Page 27 of The White Goddess


  Sir James Frazer, like Gwion, has pointed out the similarity of ‘door’ words in all Indo-European languages and shown Janus to be a ‘stout guardian of the door’ with his head pointing in both directions. As usual, however, he does not press his argument far enough. Duir as the god of the oak month looks both ways because his post is at the turn of the year; which identifies him with the Oak-god Hercules who became the doorkeeper of the Gods after his death. He is probably also to be identified with the British god Llyr or Lludd or Nudd, a god of the sea – i.e. a god of a sea-faring Bronze Age people – who was the ‘father’ of Creiddylad (Cordelia) an aspect of the White Goddess; for according to Geoffrey of Monmouth the grave of Llyr at Leicester was in a vault built in honour of Janus. Geoffrey writes:

  ‘Cordelia obtaining the government of the Kingdom buried her father in a certain vault which she ordered to be made for him under the river Sore in Leicester (Leircestre) and which had been built originally under the ground in honour of the god Janus. And here all the workmen of the city, upon the anniversary solemnity of that festival, used to begin their yearly labours.’

  Since Llyr was a pre-Roman God this amounts to saying that he was two-headed, like Janus, and the patron of the New Year; but the Celtic year began in the summer, not in the winter. Geoffrey does not date the mourning festival but it is likely to have originally taken place at the end of June.

  The old ‘Wakes’, the hiring-fairs of the English countryside came to be held at various dates between March and October according to the date of the local saint’s day. (‘At Bunbury Wakes rye-grass and clover should be ready to cut. At Wrenbury Wakes early apples are ripe.’ English Dialect Dictionary.) But originally they must all have taken place at Lammas between the hay harvest and the corn harvest. That the Wakes were mourning for the dead King is confirmed in Chapter Seventeen. The Anglo-Saxon form of Lughomass, mass in honour of the God Lugh or Llew, was hlaf-mass, ‘loaf-mass’, with reference to the corn-harvest and the killing of the Corn-king.

  What I take for a reference to Llyr as Janus occurs in the closing paragraph of Merlin’s prophecy to the heathen King Vortigern and his Druids, recorded by Geoffrey of Monmouth:

  After this Janus shall never have priests again. His door will be shut and remain concealed in Ariadne’s crannies.
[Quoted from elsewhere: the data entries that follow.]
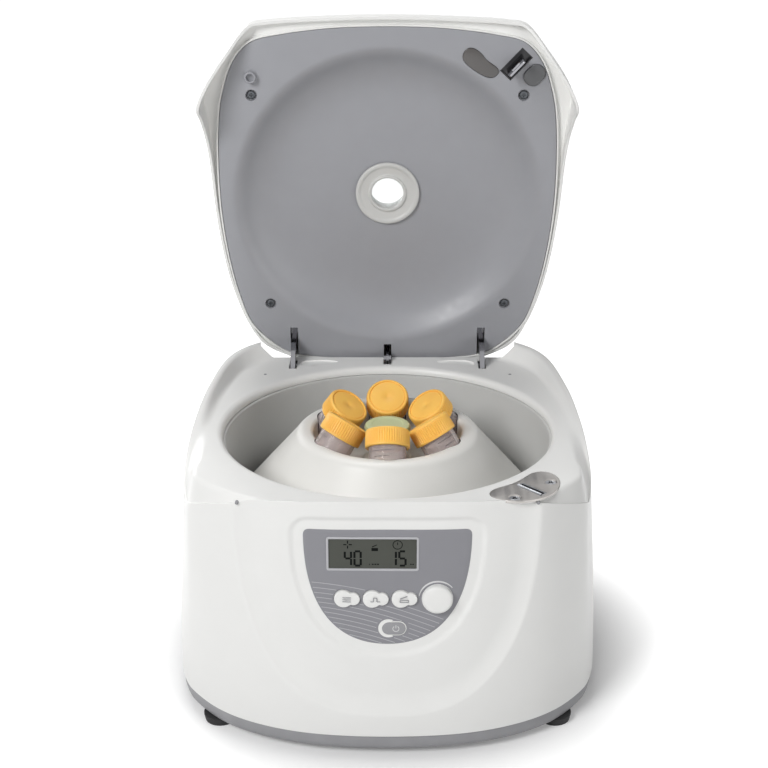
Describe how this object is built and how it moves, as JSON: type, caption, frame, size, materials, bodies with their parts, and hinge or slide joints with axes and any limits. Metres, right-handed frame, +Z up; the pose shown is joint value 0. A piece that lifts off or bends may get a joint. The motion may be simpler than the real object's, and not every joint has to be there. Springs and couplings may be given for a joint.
{
  "type": "bench centrifuge",
  "caption": "Bench laboratory centrifuge with a hinged lid standing open, a control panel in front and a fixed-angle rotor holding capped tubes.",
  "frame": {"origin": "centre of the overall box, on the plane the feet rest on", "axes": "+Z up, +X to the right of a person facing the control panel, +Y away from that person"},
  "size_m": [0.3324, 0.36, 0.4989],
  "materials": {
    "white_plastic": "smooth moulded, soft gloss",
    "chamber_plastic": "smooth moulded",
    "grey_plastic": "fine satin moulded",
    "base_plastic": "fine satin moulded",
    "panel_film": "satin printed film",
    "lcd_glass": "glossy cover over a reflective display",
    "rotor_plastic": "smooth moulded",
    "green_plastic": "satin moulded",
    "tube_plastic": "clear moulded",
    "cap_plastic": "satin moulded with a ribbed grip",
    "window_plastic": "clear",
    "steel": "brushed",
    "plate_steel": "brushed",
    "chrome": "polished",
    "motor_metal": "satin paint",
    "dark_plastic": "satin",
    "rubber": "matt",
    "circuit_board": "lacquered"
  },
  "bodies": {
    "base": {"housing": "white_plastic", "base_pan": "base_plastic", "foot_1": "rubber", "foot_2": "rubber", "foot_3": "rubber", "foot_4": "rubber", "chamber_bowl": "chamber_plastic", "control_panel": "panel_film", "lcd_bezel": "grey_plastic", "lcd_screen": "lcd_glass", "control_board": "circuit_board", "power_board": "circuit_board", "power_inlet": "dark_plastic", "latch_plate": "plate_steel", "latch_housing": "dark_plastic", "hinge_bracket_1": "steel", "hinge_bracket_2": "steel", "hinge_pin_1": "steel", "hinge_pin_2": "steel", "strut_bracket": "steel", "motor_body": "motor_metal", "motor_mount": "steel", "damper_1": "rubber", "damper_2": "rubber", "damper_3": "rubber", "shaft_seal": "rubber"},
    "lid": {"lid_shell": "white_plastic", "lid_liner": "grey_plastic", "window_ring": "white_plastic", "window_pane": "window_plastic", "lid_peg": "grey_plastic", "switch_plate": "dark_plastic", "latch_hook": "steel", "strut_lug": "steel", "hinge_arm_1": "chrome", "hinge_arm_2": "chrome"},
    "strut_cylinder": {"strut_cylinder": "motor_metal"},
    "strut_rod": {"strut_rod": "chrome"},
    "latch_bolt": {"latch_bolt": "steel"},
    "rotor": {"rotor": "rotor_plastic", "rotor_nut": "green_plastic", "drive_shaft": "steel", "tube_2": "tube_plastic", "tube_3": "tube_plastic", "tube_4": "tube_plastic", "tube_5": "tube_plastic", "tube_6": "tube_plastic", "cap_2": "cap_plastic", "cap_3": "cap_plastic", "cap_4": "cap_plastic", "cap_5": "cap_plastic", "cap_6": "cap_plastic"},
    "tube_1": {"tube_1": "tube_plastic", "cap_1": "cap_plastic"},
    "control_knob": {"control_knob": "white_plastic"},
    "button_1": {"button_1": "white_plastic"},
    "button_2": {"button_2": "white_plastic"},
    "button_3": {"button_3": "white_plastic"},
    "start_button": {"start_button": "grey_plastic"},
    "power_switch": {"power_switch": "dark_plastic"}
  },
  "joints": [
    {"name": "lid_hinge", "type": "hinge", "parent": "base", "child": "lid", "pos_m": [0, 0.12325, 0.197], "axis": [-1, 0, 0], "range_deg": [-85, 0]},
    {"name": "strut_tilt", "type": "hinge", "parent": "base", "child": "strut_cylinder", "pos_m": [0, 0.11885, 0.053], "axis": [-1, 0, 0], "range_deg": [-1.9, 0.1]},
    {"name": "strut_slide", "type": "slide", "parent": "strut_cylinder", "child": "strut_rod", "axis": [0, 0.0066, 1], "range_m": [-0.0105, 0.0001]},
    {"name": "latch_bolt_slide", "type": "slide", "parent": "base", "child": "latch_bolt", "axis": [0.7314, 0.682, 0], "range_m": [-0.007, 0]},
    {"name": "rotor_spin", "type": "hinge", "parent": "base", "child": "rotor", "pos_m": [0, -0.02515, 0.143], "axis": [0, 0, 1], "continuous": true},
    {"name": "tube_1_lift", "type": "slide", "parent": "rotor", "child": "tube_1", "axis": [0, 0.5878, 0.809], "range_m": [0, 0.112]},
    {"name": "knob_turn", "type": "hinge", "parent": "base", "child": "control_knob", "pos_m": [0.0355, -0.17515, 0.129], "axis": [0, -1, 0], "continuous": true},
    {"name": "button_1_press", "type": "slide", "parent": "base", "child": "button_1", "axis": [0, 1, 0], "range_m": [0, 0.001], "stiffness_N_per_m": 250},
    {"name": "button_2_press", "type": "slide", "parent": "base", "child": "button_2", "axis": [0, 1, 0], "range_m": [0, 0.001], "stiffness_N_per_m": 250},
    {"name": "button_3_press", "type": "slide", "parent": "base", "child": "button_3", "axis": [0, 1, 0], "range_m": [0, 0.001], "stiffness_N_per_m": 250},
    {"name": "start_button_press", "type": "slide", "parent": "base", "child": "start_button", "axis": [0, 1, 0], "range_m": [0, 0.001], "stiffness_N_per_m": 250},
    {"name": "power_switch_rock", "type": "hinge", "parent": "base", "child": "power_switch", "pos_m": [0.098, 0.16865, 0.055], "axis": [1, 0, 0], "range_deg": [0, 16]}
  ],
  "couplings": [
    {"joint": "strut_tilt", "follows": "lid_hinge", "ratio": 0.020706},
    {"joint": "strut_slide", "follows": "lid_hinge", "m_per_rad": 0.006876}
  ]
}
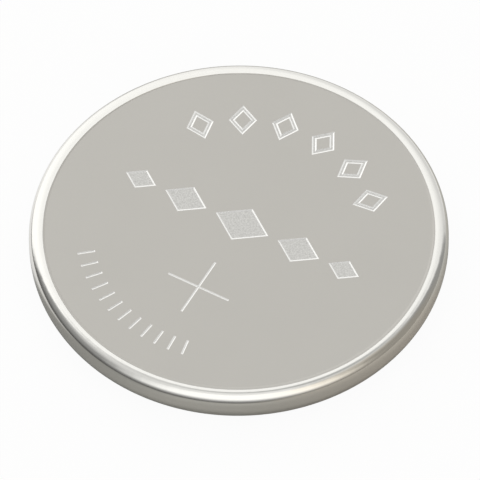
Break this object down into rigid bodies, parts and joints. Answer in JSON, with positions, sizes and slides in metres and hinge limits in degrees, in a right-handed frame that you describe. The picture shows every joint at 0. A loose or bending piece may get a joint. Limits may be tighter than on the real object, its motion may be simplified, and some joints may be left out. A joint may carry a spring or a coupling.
{
  "type": "lithium coin cell",
  "caption": "Round, flat lithium coin cell: a satin steel can with a polished rim, crimped over a stepped cap.",
  "frame": {"origin": "centre of the negative terminal's flat face, on which the cell lies", "axes": "+Z out of the positive terminal; +X and +Y lie in the face, with the polarity cross towards -Y"},
  "size_m": [0.0125, 0.0124, 0.0016],
  "materials": {
    "can_steel": "satin face with frosted etched marks, polished rim and wall",
    "cap_steel": "fine satin, drawn",
    "gasket_plastic": "moulded, slightly waxy",
    "cathode_mix": "pressed powder, matt",
    "ring_steel": "plain rolled sheet",
    "separator_felt": "non-woven polymer felt",
    "lithium": "soft rolled foil, dull silver"
  },
  "bodies": {
    "root": {"positive_can": "can_steel", "negative_cap": "cap_steel", "gasket": "gasket_plastic", "cathode_pellet": "cathode_mix", "collector_ring": "ring_steel", "separator": "separator_felt", "lithium_disc": "lithium"}
  },
  "joints": []
}
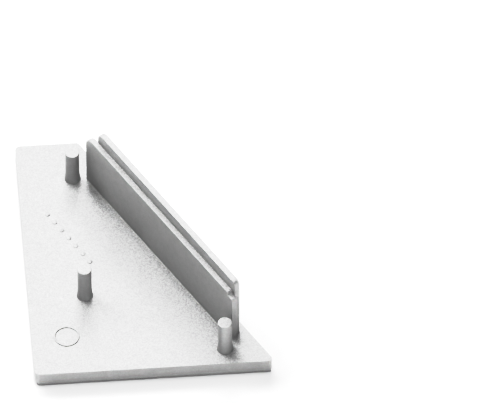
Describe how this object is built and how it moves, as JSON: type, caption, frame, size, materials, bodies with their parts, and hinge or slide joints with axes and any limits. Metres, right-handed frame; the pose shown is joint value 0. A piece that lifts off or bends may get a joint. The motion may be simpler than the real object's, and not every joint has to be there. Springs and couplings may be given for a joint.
{
  "type": "profile end cap",
  "caption": "End cap for a 30/60 degree corner profile: a flat trapezoid plate with round press-in pins and a stepped locating rib beside its slanted edge, in silver painted plastic.",
  "frame": {"origin": "middle of the plate's outline, on the outer face that the cap lies on", "axes": "+X along the wide edge, from the long straight edge to the slanted one; +Y along the long straight edge, from the wide edge to the narrow one; +Z from the outer face to the pins and the rib"},
  "size_m": [0.0414, 0.0524, 0.0168],
  "materials": {
    "silver_painted_abs": "satin metallic silver paint with a fine even grain, on moulded ABS"
  },
  "bodies": {
    "root": {"end_cap": "silver_painted_abs"}
  },
  "joints": []
}
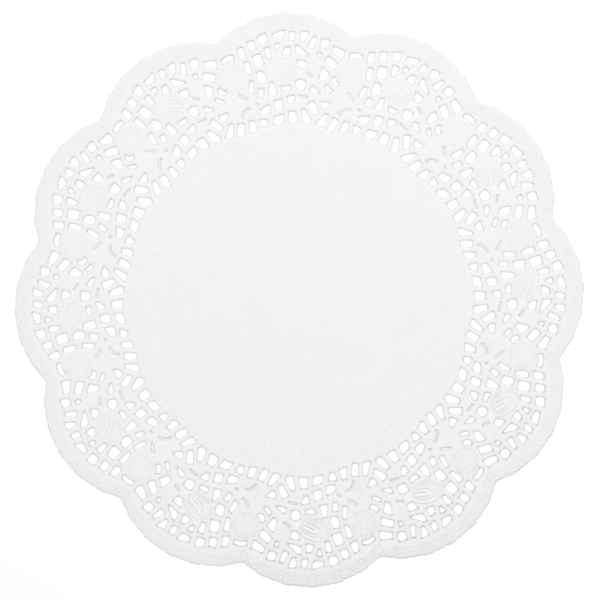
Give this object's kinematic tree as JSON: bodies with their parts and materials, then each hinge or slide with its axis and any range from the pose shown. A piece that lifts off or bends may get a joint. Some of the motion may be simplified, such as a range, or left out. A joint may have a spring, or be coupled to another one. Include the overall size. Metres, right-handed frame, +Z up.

  In other words, the ancient Druidic religion based on the oak-cult will be swept away by Christianity and the door – the god Llyr – will languish forgotten in the Castle of Arianrhod, the Corona Borealis.

  This helps us to understand the relationship at Rome of Janus and the White Goddess Cardea who is mentioned at the end of Chapter Four as the Goddess of Hinges who came to Rome from Alba Longa. She was the hinge on which the year swung – the ancient Latin, not the Etruscan year – and her importance as such is recorded in the Latin adjective cardinalis – as we say in English ‘of cardinal importance’ – which was also applied to the four main winds, for winds were considered as under the sole direction of the Great Goddess until Classical times. As Cardea she ruled over the Celestial Hinge at the back of the North Wind around which, as Varro explains in his De Re Rustica, the mill-stone of the Universe revolves. This conception appears most plainly in the Norse Edda, where the giantesses Fenja and Menja, who turn the monstrous mill-stone Grotte in the cold polar night, stand for the White Goddess in her complementary moods of creation and destruction. Elsewhere in Norse mythology the Goddess is nine-fold: the nine giantesses who were joint-mothers of the hero Rig, alias Heimdall, the inventor of the Norse social system, similarly turned the cosmic mill. Janus was perhaps not originally double-headed: he may have borrowed this peculiarity from the Goddess herself who at the Carmentalia, the Carmenta Festival in early January, was addressed by her celebrants as ‘Postvorta and Antevorta’ – ‘she who looks both back and forward’. However, a Janus with long hair and wings appears on an early stater of Mallos, a Cretan colony in Cilicia. He is identified with the solar hero Talus, and a bull’s head appears on the same coin. On similar coins of the late fifth century BC he holds an eight-rayed disc in his hand and has a spiral of immortality sprouting from his double head.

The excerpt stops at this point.